- [GIVEN REQUEST] Only the lines from the one containing "# Leafy stems and shoots" through the one containing "for node in" are to be copied, exactly and with both ends kept.

[Begin]

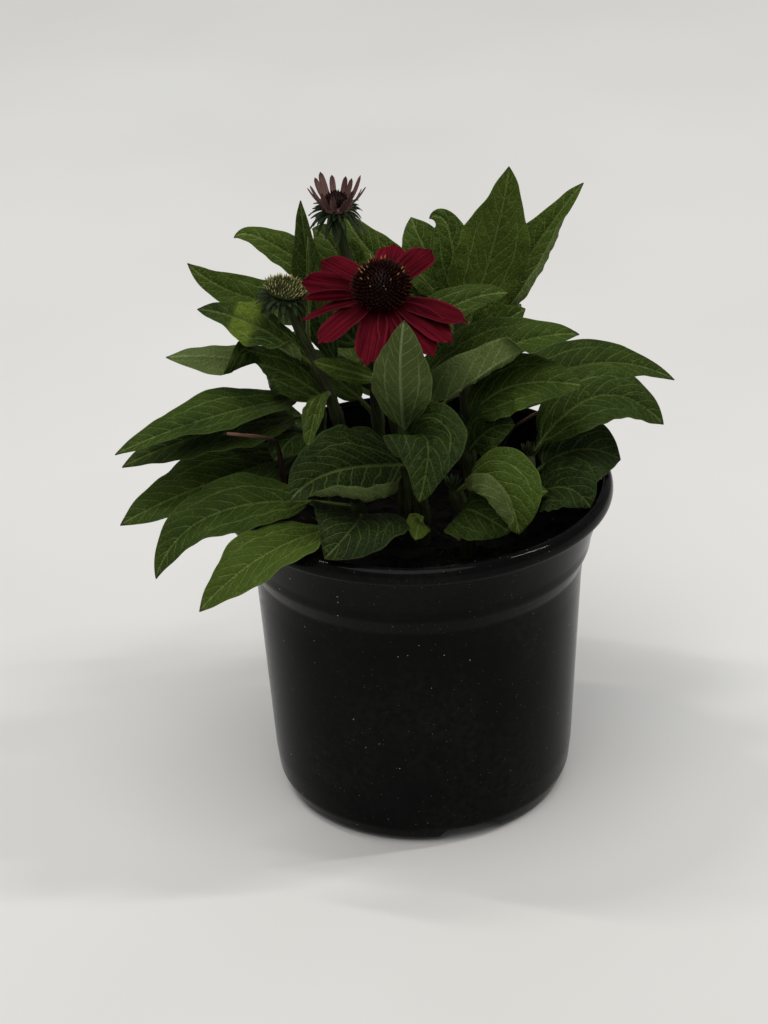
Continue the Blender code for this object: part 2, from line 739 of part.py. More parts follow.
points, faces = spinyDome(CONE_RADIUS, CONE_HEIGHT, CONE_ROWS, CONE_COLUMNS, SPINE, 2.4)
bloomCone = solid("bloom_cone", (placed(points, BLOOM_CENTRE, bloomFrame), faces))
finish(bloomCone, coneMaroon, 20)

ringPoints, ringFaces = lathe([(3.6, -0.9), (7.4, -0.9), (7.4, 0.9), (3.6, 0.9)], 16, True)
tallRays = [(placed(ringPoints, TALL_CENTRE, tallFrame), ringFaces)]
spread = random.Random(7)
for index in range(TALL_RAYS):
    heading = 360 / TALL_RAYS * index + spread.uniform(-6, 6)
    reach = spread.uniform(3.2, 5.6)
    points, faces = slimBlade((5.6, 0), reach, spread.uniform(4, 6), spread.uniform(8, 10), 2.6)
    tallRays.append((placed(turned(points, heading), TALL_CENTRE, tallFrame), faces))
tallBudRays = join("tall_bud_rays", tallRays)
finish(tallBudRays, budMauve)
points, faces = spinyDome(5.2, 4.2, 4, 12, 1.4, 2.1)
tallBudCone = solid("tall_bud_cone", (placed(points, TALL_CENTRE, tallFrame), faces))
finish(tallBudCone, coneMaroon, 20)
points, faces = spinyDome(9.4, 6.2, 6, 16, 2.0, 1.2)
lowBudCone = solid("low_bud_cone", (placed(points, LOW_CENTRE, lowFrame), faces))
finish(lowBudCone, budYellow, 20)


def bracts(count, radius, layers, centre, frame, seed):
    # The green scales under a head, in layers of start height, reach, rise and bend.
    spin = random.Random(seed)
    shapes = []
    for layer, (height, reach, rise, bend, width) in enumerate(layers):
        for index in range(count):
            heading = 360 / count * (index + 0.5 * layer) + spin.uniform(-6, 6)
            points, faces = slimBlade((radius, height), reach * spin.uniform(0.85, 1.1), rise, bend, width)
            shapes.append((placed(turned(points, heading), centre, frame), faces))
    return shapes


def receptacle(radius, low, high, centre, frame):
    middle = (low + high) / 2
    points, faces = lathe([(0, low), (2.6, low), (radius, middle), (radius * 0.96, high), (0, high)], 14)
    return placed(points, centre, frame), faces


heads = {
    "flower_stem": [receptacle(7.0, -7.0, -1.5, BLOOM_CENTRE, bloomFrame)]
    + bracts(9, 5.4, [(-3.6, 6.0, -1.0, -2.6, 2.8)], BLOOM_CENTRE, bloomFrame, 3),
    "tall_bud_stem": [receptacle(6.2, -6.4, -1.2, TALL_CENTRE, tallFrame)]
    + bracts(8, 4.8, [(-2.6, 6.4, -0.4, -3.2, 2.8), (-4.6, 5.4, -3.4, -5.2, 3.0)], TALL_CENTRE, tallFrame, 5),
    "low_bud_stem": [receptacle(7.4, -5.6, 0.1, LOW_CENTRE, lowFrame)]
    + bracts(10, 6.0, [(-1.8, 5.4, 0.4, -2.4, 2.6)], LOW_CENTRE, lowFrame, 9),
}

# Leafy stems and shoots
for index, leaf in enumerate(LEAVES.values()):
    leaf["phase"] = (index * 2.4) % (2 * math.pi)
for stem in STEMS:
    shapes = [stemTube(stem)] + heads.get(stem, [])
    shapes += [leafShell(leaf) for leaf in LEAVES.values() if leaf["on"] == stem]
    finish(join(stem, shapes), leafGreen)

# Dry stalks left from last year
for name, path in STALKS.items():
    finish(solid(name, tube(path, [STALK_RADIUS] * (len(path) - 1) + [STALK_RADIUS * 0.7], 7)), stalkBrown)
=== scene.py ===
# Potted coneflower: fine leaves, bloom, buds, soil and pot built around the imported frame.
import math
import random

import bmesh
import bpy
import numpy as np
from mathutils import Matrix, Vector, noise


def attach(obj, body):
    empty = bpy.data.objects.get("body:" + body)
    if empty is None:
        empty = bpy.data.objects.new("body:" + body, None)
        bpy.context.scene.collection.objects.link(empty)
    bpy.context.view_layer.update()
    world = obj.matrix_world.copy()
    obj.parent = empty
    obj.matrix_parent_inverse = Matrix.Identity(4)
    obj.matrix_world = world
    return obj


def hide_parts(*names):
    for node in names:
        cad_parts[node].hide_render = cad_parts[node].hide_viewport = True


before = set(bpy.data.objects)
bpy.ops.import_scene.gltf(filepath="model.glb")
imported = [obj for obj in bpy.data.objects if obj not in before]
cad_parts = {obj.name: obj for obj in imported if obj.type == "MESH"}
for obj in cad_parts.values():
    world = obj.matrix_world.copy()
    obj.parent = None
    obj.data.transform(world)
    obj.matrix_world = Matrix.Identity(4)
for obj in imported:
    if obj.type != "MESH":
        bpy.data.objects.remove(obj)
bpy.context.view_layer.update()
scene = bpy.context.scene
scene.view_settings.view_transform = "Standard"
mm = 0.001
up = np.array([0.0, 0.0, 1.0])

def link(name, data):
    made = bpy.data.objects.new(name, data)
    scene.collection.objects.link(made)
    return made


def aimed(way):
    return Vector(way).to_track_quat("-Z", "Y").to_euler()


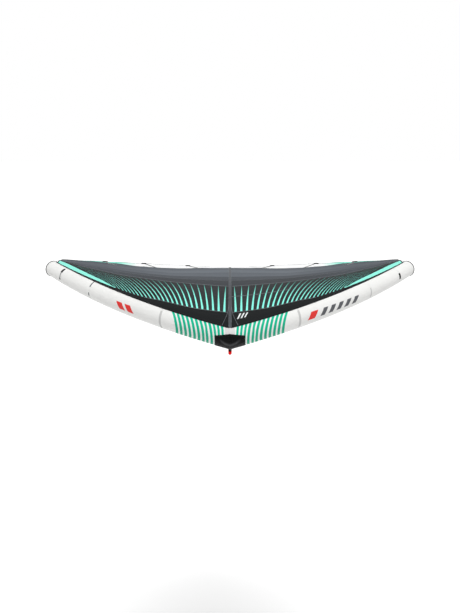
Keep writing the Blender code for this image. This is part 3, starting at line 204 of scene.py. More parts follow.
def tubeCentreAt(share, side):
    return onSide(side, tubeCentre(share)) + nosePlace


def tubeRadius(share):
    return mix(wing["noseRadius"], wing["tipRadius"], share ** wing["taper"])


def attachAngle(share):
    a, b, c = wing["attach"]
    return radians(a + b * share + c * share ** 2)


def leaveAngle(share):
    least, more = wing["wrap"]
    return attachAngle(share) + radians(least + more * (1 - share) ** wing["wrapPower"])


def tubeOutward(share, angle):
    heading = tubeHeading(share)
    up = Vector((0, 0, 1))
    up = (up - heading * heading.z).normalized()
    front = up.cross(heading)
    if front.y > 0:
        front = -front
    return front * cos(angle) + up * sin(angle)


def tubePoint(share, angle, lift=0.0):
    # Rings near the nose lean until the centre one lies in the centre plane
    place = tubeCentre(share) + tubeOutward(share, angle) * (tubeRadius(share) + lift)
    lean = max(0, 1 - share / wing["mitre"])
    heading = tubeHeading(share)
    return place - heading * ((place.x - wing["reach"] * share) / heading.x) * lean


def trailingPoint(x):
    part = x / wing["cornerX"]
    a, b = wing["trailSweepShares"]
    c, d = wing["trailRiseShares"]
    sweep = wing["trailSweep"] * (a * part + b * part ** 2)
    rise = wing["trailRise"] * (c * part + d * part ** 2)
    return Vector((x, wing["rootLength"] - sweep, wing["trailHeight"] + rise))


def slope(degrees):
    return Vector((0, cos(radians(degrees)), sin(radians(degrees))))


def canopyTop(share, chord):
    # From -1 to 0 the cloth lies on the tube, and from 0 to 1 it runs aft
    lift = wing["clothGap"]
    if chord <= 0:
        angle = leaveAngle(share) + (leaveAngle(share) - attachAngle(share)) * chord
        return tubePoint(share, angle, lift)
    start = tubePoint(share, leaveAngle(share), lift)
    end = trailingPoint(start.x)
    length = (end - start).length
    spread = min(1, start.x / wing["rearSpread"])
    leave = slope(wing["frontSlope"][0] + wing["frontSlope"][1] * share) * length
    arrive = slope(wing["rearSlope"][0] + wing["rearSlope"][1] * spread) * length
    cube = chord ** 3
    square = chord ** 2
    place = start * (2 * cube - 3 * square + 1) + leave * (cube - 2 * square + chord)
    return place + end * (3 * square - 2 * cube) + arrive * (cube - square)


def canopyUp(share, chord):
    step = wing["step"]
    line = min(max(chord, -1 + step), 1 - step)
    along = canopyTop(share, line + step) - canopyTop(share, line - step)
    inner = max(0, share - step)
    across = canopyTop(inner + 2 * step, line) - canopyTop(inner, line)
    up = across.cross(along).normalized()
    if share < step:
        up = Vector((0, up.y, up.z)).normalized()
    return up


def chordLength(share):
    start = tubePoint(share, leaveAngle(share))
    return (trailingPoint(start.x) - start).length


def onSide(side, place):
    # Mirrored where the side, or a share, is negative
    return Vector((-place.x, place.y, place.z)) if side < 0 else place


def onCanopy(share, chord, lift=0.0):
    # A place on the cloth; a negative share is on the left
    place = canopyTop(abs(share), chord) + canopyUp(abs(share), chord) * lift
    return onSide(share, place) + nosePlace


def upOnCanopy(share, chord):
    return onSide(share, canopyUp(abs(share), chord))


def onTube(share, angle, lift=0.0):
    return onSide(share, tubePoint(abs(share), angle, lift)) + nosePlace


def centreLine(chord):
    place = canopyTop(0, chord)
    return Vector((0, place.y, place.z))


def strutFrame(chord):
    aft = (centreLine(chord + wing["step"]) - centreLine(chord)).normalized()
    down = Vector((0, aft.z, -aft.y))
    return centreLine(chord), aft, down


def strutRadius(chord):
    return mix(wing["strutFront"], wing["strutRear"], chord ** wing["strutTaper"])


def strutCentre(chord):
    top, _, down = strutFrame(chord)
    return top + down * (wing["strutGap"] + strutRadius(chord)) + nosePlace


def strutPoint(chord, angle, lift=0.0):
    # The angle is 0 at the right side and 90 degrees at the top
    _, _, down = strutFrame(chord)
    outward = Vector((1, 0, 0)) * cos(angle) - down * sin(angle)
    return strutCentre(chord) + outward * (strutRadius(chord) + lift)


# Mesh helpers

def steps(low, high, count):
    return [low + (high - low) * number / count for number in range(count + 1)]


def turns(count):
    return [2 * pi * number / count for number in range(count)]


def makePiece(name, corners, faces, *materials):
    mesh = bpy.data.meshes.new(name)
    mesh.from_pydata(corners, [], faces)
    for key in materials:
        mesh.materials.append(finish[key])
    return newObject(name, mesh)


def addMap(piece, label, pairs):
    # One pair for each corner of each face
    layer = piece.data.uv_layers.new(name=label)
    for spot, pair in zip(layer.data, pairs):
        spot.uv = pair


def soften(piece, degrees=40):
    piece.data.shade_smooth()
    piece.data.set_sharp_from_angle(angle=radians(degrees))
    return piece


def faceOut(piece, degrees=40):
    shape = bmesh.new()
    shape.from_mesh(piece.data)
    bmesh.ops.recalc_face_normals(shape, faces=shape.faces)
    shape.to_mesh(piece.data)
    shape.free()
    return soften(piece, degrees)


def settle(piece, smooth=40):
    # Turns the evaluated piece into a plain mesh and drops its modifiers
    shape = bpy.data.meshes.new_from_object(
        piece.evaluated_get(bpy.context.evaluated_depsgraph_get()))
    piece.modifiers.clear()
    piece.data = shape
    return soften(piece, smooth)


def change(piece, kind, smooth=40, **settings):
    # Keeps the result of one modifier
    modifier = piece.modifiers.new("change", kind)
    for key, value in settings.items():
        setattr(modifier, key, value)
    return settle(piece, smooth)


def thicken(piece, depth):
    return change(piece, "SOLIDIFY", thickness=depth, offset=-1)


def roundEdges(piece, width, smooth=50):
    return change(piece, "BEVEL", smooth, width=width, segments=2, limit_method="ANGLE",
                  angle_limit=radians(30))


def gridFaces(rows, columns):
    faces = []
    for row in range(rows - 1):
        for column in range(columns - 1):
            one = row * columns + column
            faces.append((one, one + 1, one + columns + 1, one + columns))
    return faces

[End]

- [SOLUTION FOR THIS TASK]
# Leafy stems and shoots
for index, leaf in enumerate(LEAVES.values()):
    leaf["phase"] = (index * 2.4) % (2 * math.pi)
for stem in STEMS:
    shapes = [stemTube(stem)] + heads.get(stem, [])
    shapes += [leafShell(leaf) for leaf in LEAVES.values() if leaf["on"] == stem]
    finish(join(stem, shapes), leafGreen)

# Dry stalks left from last year
for name, path in STALKS.items():
    finish(solid(name, tube(path, [STALK_RADIUS] * (len(path) - 1) + [STALK_RADIUS * 0.7], 7)), stalkBrown)
=== scene.py ===
# Potted coneflower: fine leaves, bloom, buds, soil and pot built around the imported frame.
import math
import random

import bmesh
import bpy
import numpy as np
from mathutils import Matrix, Vector, noise


def attach(obj, body):
    empty = bpy.data.objects.get("body:" + body)
    if empty is None:
        empty = bpy.data.objects.new("body:" + body, None)
        bpy.context.scene.collection.objects.link(empty)
    bpy.context.view_layer.update()
    world = obj.matrix_world.copy()
    obj.parent = empty
    obj.matrix_parent_inverse = Matrix.Identity(4)
    obj.matrix_world = world
    return obj


def hide_parts(*names):
    for node in names:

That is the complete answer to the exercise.